**WHAT IS NEEDED:** Up to and including the line containing "body_d = 6750", please reproduce the lines of the listing below, starting from the top.
━━━
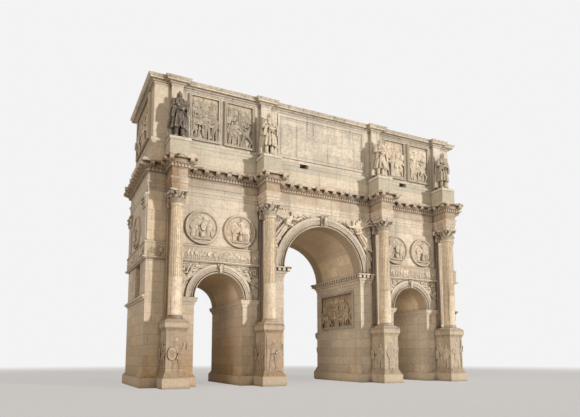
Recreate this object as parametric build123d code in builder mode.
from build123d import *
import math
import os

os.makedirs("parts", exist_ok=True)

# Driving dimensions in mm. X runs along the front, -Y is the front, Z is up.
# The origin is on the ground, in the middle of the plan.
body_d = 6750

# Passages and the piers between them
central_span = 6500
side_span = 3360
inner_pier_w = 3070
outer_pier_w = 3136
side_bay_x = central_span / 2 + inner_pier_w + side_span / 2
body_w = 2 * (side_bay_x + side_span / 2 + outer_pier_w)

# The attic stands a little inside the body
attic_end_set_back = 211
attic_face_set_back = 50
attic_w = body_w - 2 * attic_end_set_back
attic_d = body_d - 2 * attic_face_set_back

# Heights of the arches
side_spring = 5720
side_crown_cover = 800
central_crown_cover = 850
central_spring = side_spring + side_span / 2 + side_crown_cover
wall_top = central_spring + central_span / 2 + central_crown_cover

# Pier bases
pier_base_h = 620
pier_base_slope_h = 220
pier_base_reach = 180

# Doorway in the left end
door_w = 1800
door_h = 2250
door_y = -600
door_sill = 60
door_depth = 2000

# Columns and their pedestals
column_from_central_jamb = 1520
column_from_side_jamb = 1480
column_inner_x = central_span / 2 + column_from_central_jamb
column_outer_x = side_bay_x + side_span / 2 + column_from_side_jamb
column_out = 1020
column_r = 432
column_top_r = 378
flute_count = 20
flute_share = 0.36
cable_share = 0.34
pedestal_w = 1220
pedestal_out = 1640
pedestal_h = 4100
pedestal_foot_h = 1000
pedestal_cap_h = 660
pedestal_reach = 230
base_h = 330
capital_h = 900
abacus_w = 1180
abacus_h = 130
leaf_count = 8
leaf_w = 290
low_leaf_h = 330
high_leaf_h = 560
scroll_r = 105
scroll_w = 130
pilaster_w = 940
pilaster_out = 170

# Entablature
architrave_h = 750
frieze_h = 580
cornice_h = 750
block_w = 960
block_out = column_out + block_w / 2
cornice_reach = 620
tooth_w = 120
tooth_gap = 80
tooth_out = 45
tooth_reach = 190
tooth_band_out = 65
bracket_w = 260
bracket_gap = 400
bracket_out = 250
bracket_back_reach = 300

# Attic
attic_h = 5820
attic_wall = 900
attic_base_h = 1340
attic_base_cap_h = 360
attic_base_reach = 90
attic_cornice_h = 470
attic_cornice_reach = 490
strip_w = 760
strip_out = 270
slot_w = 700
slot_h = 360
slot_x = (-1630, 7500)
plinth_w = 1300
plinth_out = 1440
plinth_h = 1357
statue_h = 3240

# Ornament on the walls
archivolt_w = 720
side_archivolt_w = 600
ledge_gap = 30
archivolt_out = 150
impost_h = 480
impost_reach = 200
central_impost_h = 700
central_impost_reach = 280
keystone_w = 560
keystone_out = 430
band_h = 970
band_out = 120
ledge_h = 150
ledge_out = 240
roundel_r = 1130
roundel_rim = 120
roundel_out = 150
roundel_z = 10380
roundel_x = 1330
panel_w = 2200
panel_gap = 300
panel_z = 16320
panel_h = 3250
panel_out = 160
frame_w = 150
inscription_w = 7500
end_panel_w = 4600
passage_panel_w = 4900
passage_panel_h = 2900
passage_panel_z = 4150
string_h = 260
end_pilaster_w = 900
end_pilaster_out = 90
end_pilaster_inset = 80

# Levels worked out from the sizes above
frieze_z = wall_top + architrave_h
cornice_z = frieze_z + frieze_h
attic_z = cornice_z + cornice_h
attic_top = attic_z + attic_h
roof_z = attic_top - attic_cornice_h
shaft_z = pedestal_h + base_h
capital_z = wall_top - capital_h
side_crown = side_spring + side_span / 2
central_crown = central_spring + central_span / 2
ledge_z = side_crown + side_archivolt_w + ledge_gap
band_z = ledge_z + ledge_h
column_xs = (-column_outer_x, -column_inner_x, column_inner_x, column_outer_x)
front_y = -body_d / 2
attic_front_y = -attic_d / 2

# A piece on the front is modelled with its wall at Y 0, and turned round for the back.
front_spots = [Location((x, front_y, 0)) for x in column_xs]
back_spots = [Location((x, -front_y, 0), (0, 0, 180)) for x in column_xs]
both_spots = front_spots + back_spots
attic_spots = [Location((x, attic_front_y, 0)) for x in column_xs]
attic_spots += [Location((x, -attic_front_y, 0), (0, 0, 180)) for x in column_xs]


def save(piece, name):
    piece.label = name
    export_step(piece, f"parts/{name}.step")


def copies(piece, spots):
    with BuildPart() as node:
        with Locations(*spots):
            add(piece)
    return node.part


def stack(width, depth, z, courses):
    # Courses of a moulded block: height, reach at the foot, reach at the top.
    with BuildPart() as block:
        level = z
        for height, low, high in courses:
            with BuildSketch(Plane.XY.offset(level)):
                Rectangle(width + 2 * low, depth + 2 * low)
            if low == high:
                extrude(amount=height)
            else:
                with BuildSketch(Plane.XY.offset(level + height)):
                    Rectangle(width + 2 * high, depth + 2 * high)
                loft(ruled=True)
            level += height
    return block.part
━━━
**TASK ANSWER:**
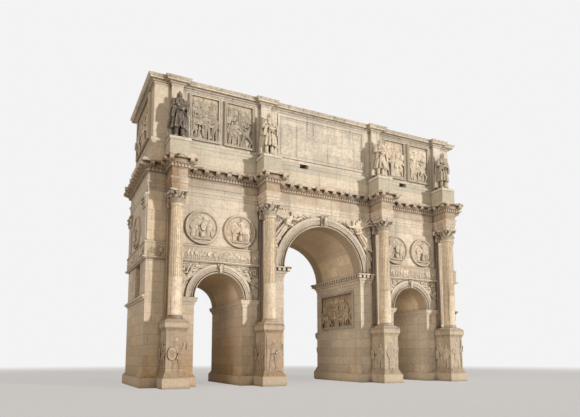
Recreate this object as parametric build123d code in builder mode.
from build123d import *
import math
import os

os.makedirs("parts", exist_ok=True)

# Driving dimensions in mm. X runs along the front, -Y is the front, Z is up.
# The origin is on the ground, in the middle of the plan.
body_d = 6750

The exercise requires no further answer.